• _The exercise_: Reproduce each line exactly. Skip none.
+ + +
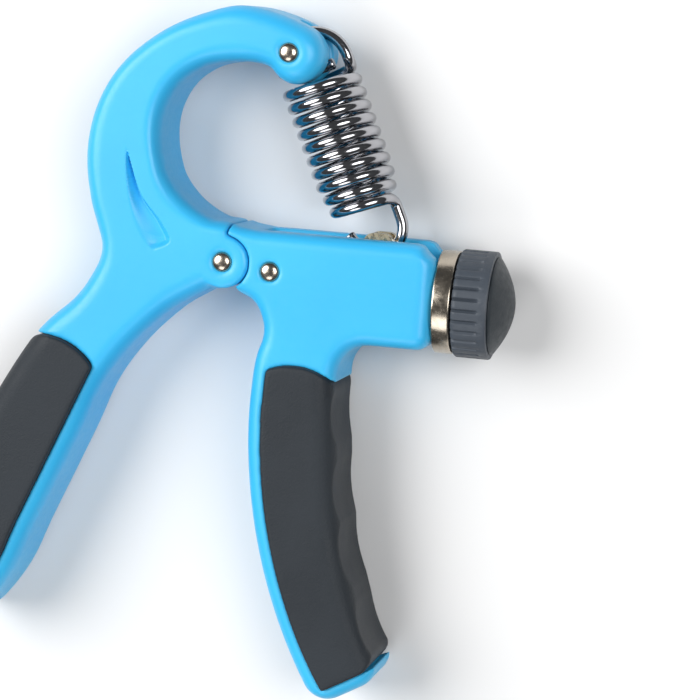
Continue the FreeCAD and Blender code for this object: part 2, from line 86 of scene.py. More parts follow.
def make_camera():
    back = Vector((math.tan(AZIMUTH), math.tan(ELEVATION), 1.0)).normalized()
    level = Vector((0, 1, 0)).cross(back).normalized()
    upright = back.cross(level)
    right = level * math.cos(ROLL) + upright * math.sin(ROLL)
    up = upright * math.cos(ROLL) - level * math.sin(ROLL)
    data = bpy.data.cameras.new("camera")
    data.sensor_width = SENSOR
    data.lens = SENSOR * FOCAL_PIXELS / IMAGE
    data.clip_start = CLIP_START
    camera = bpy.data.objects.new("camera", data)
    bpy.context.scene.collection.objects.link(camera)
    turn = Matrix((right, up, back)).transposed().to_4x4()
    camera.matrix_world = Matrix.Translation(CAMERA_AT) @ turn
    bpy.context.scene.camera = camera


# Materials: noise scales are per metre, bump distances in metres
BLUE, BLUE_DEEP = (0.040, 0.478, 0.83), (0.034, 0.44, 0.80)
RUBBER, RUBBER_DARK, RUBBER_LIGHT = (0.018, 0.023, 0.029), (0.015, 0.020, 0.026), (0.022, 0.028, 0.035)
KNOB_GREY, CAP_GREY = (0.052, 0.063, 0.079), (0.021, 0.028, 0.034)
NICKEL, CHROME = (0.50, 0.44, 0.36), (0.44, 0.44, 0.46)
ZINC, BRASS = (0.58, 0.50, 0.35), (0.80, 0.60, 0.28)

# The spans of a noise's value over which a look changes, and the factors by which it changes
CLOUDY, GRAINY, PATCHY = (0.35, 0.65), (0.3, 0.7), (0.3, 0.6)
LIGHTER, DARKER, SHINIER, DULLER = 1.14, 0.9, 0.75, 1.35


def principled(name, color, roughness, **sockets):
    material = bpy.data.materials.new(name)
    material.use_nodes = True
    shader = material.node_tree.nodes["Principled BSDF"]
    shader.inputs["Base Color"].default_value = (*color, 1)
    shader.inputs["Roughness"].default_value = roughness
    for socket, value in sockets.items():
        shader.inputs[socket.replace("_", " ")].default_value = value
    return material, material.node_tree, shader


def object_noise(tree, scale, detail=2.0, roughness=0.5):
    where = tree.nodes.new("ShaderNodeTexCoord")
    texture = tree.nodes.new("ShaderNodeTexNoise")
    texture.inputs["Scale"].default_value = scale
    texture.inputs["Detail"].default_value = detail
    texture.inputs["Roughness"].default_value = roughness
    tree.links.new(where.outputs["Object"], texture.inputs["Vector"])
    return texture.outputs["Fac"]


def vary_color(tree, shader, value, low, high, span):
    """Lets value, over its span, mix the base colour from low to high."""
    node = tree.nodes.new("ShaderNodeValToRGB")
    for element, position, color in zip(node.color_ramp.elements, span, (low, high)):
        element.position = position
        element.color = (*color, 1)
    tree.links.new(value, node.inputs["Fac"])
    tree.links.new(node.outputs["Color"], shader.inputs["Base Color"])


def vary_roughness(tree, shader, value, low, high, span):
    """Lets value, over its span, move the roughness from low to high."""
    node = tree.nodes.new("ShaderNodeMapRange")
    for socket, number in zip(("From Min", "From Max", "To Min", "To Max"), (*span, low, high)):
        node.inputs[socket].default_value = number
    tree.links.new(value, node.inputs["Value"])
    tree.links.new(node.outputs["Result"], shader.inputs["Roughness"])


def bump(tree, shader, value, distance, strength, under=None):
    node = tree.nodes.new("ShaderNodeBump")
    node.inputs["Strength"].default_value = strength
    node.inputs["Distance"].default_value = distance
    tree.links.new(value, node.inputs["Height"])
    if under is not None:
        tree.links.new(under, node.inputs["Normal"])
    tree.links.new(node.outputs["Normal"], shader.inputs["Normal"])
    return node.outputs["Normal"]


def blue_plastic():
    """Moulded plastic: a cloudy tone, faint flow marks and a fine satin grain."""
    material, tree, shader = principled("blue_plastic", BLUE, roughness=0.4, IOR=1.49, Coat_Weight=0.1,
                                        Coat_Roughness=0.24, Subsurface_Weight=0.12, Subsurface_Scale=0.003)
    shader.inputs["Subsurface Radius"].default_value = (0.4, 0.9, 1.0)
    vary_color(tree, shader, object_noise(tree, scale=28, detail=3.0), BLUE_DEEP, BLUE, CLOUDY)
    vary_roughness(tree, shader, object_noise(tree, scale=900), low=0.36, high=0.46, span=GRAINY)
    flow = bump(tree, shader, object_noise(tree, scale=70), distance=0.0006, strength=0.10)
    bump(tree, shader, object_noise(tree, scale=1500), distance=0.0001, strength=0.10, under=flow)
    return material


def grip_rubber():
    """Soft rubber: a fine dull grain with duller and shinier patches."""
    material, tree, shader = principled("grip_rubber", RUBBER, roughness=0.6, IOR=1.38, Sheen_Weight=0.05,
                                        Sheen_Roughness=0.4)
    cloud = object_noise(tree, scale=60, detail=4.0)
    vary_color(tree, shader, cloud, RUBBER_DARK, RUBBER_LIGHT, CLOUDY)
    vary_roughness(tree, shader, cloud, low=0.5, high=0.66, span=CLOUDY)
    bump(tree, shader, object_noise(tree, scale=2600), distance=0.00022, strength=0.5)
    return material


def knob_plastic(name, tone):
    """Hard matt plastic with a fine spark grain."""
    material, tree, shader = principled(name, tone, roughness=0.46, IOR=1.42)
    lighter = tuple(c * LIGHTER for c in tone)
    vary_color(tree, shader, object_noise(tree, scale=90, detail=3.0), tone, lighter, CLOUDY)
    vary_roughness(tree, shader, object_noise(tree, scale=700), low=0.4, high=0.54, span=GRAINY)
    bump(tree, shader, object_noise(tree, scale=2200), distance=0.00012, strength=0.35)
    return material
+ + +
• _Task answer_:
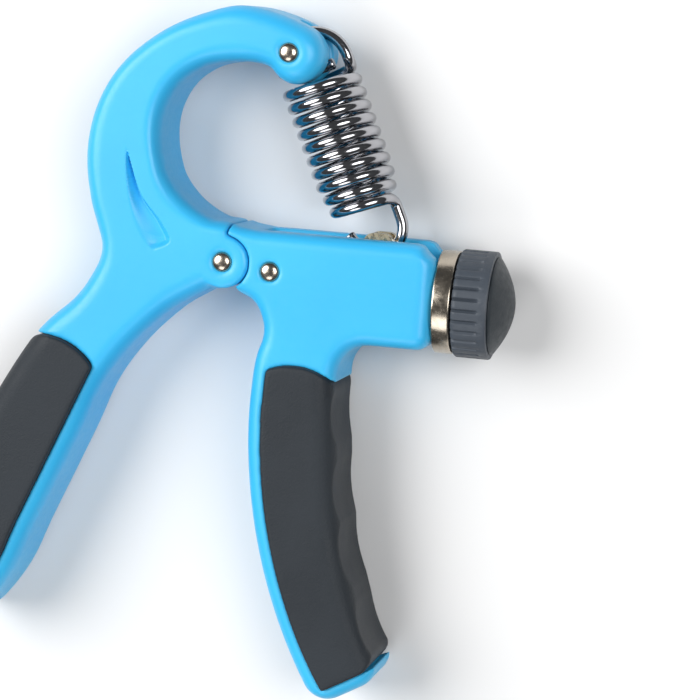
Continue the FreeCAD and Blender code for this object: part 2, from line 86 of scene.py. More parts follow.
def make_camera():
    back = Vector((math.tan(AZIMUTH), math.tan(ELEVATION), 1.0)).normalized()
    level = Vector((0, 1, 0)).cross(back).normalized()
    upright = back.cross(level)
    right = level * math.cos(ROLL) + upright * math.sin(ROLL)
    up = upright * math.cos(ROLL) - level * math.sin(ROLL)
    data = bpy.data.cameras.new("camera")
    data.sensor_width = SENSOR
    data.lens = SENSOR * FOCAL_PIXELS / IMAGE
    data.clip_start = CLIP_START
    camera = bpy.data.objects.new("camera", data)
    bpy.context.scene.collection.objects.link(camera)
    turn = Matrix((right, up, back)).transposed().to_4x4()
    camera.matrix_world = Matrix.Translation(CAMERA_AT) @ turn
    bpy.context.scene.camera = camera


# Materials: noise scales are per metre, bump distances in metres
BLUE, BLUE_DEEP = (0.040, 0.478, 0.83), (0.034, 0.44, 0.80)
RUBBER, RUBBER_DARK, RUBBER_LIGHT = (0.018, 0.023, 0.029), (0.015, 0.020, 0.026), (0.022, 0.028, 0.035)
KNOB_GREY, CAP_GREY = (0.052, 0.063, 0.079), (0.021, 0.028, 0.034)
NICKEL, CHROME = (0.50, 0.44, 0.36), (0.44, 0.44, 0.46)
ZINC, BRASS = (0.58, 0.50, 0.35), (0.80, 0.60, 0.28)

# The spans of a noise's value over which a look changes, and the factors by which it changes
CLOUDY, GRAINY, PATCHY = (0.35, 0.65), (0.3, 0.7), (0.3, 0.6)
LIGHTER, DARKER, SHINIER, DULLER = 1.14, 0.9, 0.75, 1.35


def principled(name, color, roughness, **sockets):
    material = bpy.data.materials.new(name)
    material.use_nodes = True
    shader = material.node_tree.nodes["Principled BSDF"]
    shader.inputs["Base Color"].default_value = (*color, 1)
    shader.inputs["Roughness"].default_value = roughness
    for socket, value in sockets.items():
        shader.inputs[socket.replace("_", " ")].default_value = value
    return material, material.node_tree, shader


def object_noise(tree, scale, detail=2.0, roughness=0.5):
    where = tree.nodes.new("ShaderNodeTexCoord")
    texture = tree.nodes.new("ShaderNodeTexNoise")
    texture.inputs["Scale"].default_value = scale
    texture.inputs["Detail"].default_value = detail
    texture.inputs["Roughness"].default_value = roughness
    tree.links.new(where.outputs["Object"], texture.inputs["Vector"])
    return texture.outputs["Fac"]


def vary_color(tree, shader, value, low, high, span):
    """Lets value, over its span, mix the base colour from low to high."""
    node = tree.nodes.new("ShaderNodeValToRGB")
    for element, position, color in zip(node.color_ramp.elements, span, (low, high)):
        element.position = position
        element.color = (*color, 1)
    tree.links.new(value, node.inputs["Fac"])
    tree.links.new(node.outputs["Color"], shader.inputs["Base Color"])


def vary_roughness(tree, shader, value, low, high, span):
    """Lets value, over its span, move the roughness from low to high."""
    node = tree.nodes.new("ShaderNodeMapRange")
    for socket, number in zip(("From Min", "From Max", "To Min", "To Max"), (*span, low, high)):
        node.inputs[socket].default_value = number
    tree.links.new(value, node.inputs["Value"])
    tree.links.new(node.outputs["Result"], shader.inputs["Roughness"])


def bump(tree, shader, value, distance, strength, under=None):
    node = tree.nodes.new("ShaderNodeBump")
    node.inputs["Strength"].default_value = strength
    node.inputs["Distance"].default_value = distance
    tree.links.new(value, node.inputs["Height"])
    if under is not None:
        tree.links.new(under, node.inputs["Normal"])
    tree.links.new(node.outputs["Normal"], shader.inputs["Normal"])
    return node.outputs["Normal"]


def blue_plastic():
    """Moulded plastic: a cloudy tone, faint flow marks and a fine satin grain."""
    material, tree, shader = principled("blue_plastic", BLUE, roughness=0.4, IOR=1.49, Coat_Weight=0.1,
                                        Coat_Roughness=0.24, Subsurface_Weight=0.12, Subsurface_Scale=0.003)
    shader.inputs["Subsurface Radius"].default_value = (0.4, 0.9, 1.0)
    vary_color(tree, shader, object_noise(tree, scale=28, detail=3.0), BLUE_DEEP, BLUE, CLOUDY)
    vary_roughness(tree, shader, object_noise(tree, scale=900), low=0.36, high=0.46, span=GRAINY)
    flow = bump(tree, shader, object_noise(tree, scale=70), distance=0.0006, strength=0.10)
    bump(tree, shader, object_noise(tree, scale=1500), distance=0.0001, strength=0.10, under=flow)
    return material


def grip_rubber():
    """Soft rubber: a fine dull grain with duller and shinier patches."""
    material, tree, shader = principled("grip_rubber", RUBBER, roughness=0.6, IOR=1.38, Sheen_Weight=0.05,
                                        Sheen_Roughness=0.4)
    cloud = object_noise(tree, scale=60, detail=4.0)
    vary_color(tree, shader, cloud, RUBBER_DARK, RUBBER_LIGHT, CLOUDY)
    vary_roughness(tree, shader, cloud, low=0.5, high=0.66, span=CLOUDY)
    bump(tree, shader, object_noise(tree, scale=2600), distance=0.00022, strength=0.5)
    return material


def knob_plastic(name, tone):
    """Hard matt plastic with a fine spark grain."""
    material, tree, shader = principled(name, tone, roughness=0.46, IOR=1.42)
    lighter = tuple(c * LIGHTER for c in tone)
    vary_color(tree, shader, object_noise(tree, scale=90, detail=3.0), tone, lighter, CLOUDY)
    vary_roughness(tree, shader, object_noise(tree, scale=700), low=0.4, high=0.54, span=GRAINY)
    bump(tree, shader, object_noise(tree, scale=2200), distance=0.00012, strength=0.35)
    return material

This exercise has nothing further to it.